Taking a break for a second from my pilgrimage through Luke’s gospel to bask in the many biblical applications coming out of the World Athletics Championship just concluded in Eugene, Oregon.
Having devoted six years to competing on the track myself, having remembered Steve Prefontaine when he was running for the Oregon Ducks, the tripping of Jim Ryun, Frank Shorter, Sebastian Coe, grainy videos of Bob Hayes, Bob Seagren vaulting a paltry 18.6 feet, witnessing Bob Beamon’s 29′ 2 1/2″ foot jump in real time, Tommie Smith and John Carlos’ protest, Munich, watching Flo Jo set records still standing today, Carl Lewis vs. Ben Johnson and the controversy that ensued, Michael Johnson, Edwin Moses, and of late Usain Bolt, there is nothing more moving to me than the thrill of victory and the agony of defeat.
In the past week I’ve seen a pole vault into the heavens, someone competing in the grueling decathlon will himself to the finish line to get the bronze, one of the favorites in that event go down with a heartbreaking hamstring injury, a near photo-finish of two 800m runners that have been dueling since the last Olympics with one having to come up short again, a female javelin thrower in her last meet on her last throw having never won a medal launch a silver medal-producing missile, another decathlete in the pole vault have his pole snap in two, slicing his knuckles, a favorite in the 100m hurdles disqualified for a .001 second “false start,” a stunning world record in the 400m hurdles of “Flo Jo” or “Bob Beamon” proportions, dropped batons and lane infractions, a 35 year-old with pink hair still winning golds, grizzly veterans and wet-behind-the-ears rookies on the same track, many gracious winners and losers, seasoned announcers waxing poetic in the description of what I just witnessed, patriotism, reinstatements and disqualifications, many, many dashed dreams, and unbridled joy.

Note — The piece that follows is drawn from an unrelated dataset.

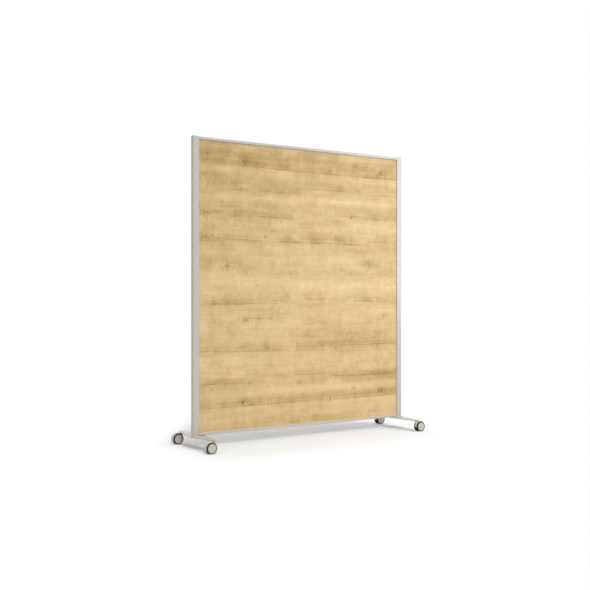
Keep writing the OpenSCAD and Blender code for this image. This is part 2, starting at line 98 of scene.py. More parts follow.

You know it’s perfectly fine to be a fan of sport in the truest sense, particularly contests that require superhuman effort. I am reminded that the Apostle Paul witnessed a few track meets in his lifetime, so much so he could not resist a comparison or two.
24 Do you not know that those who run in a race all run, but only one receives the prize? Run in such a way that you may win. 25 Everyone who competes in the games exercises self-control in all things. So they do it to obtain a perishable wreath, but we an imperishable. 1 Corinthians 9:24-25
There are many who are athletic in this world, but far fewer athletes. Athletes apply the same principles required in their events to everything in life. We can all be athletes! That’s what Paul’s getting at. Our reward will not be a perishable wreath but an enduring one.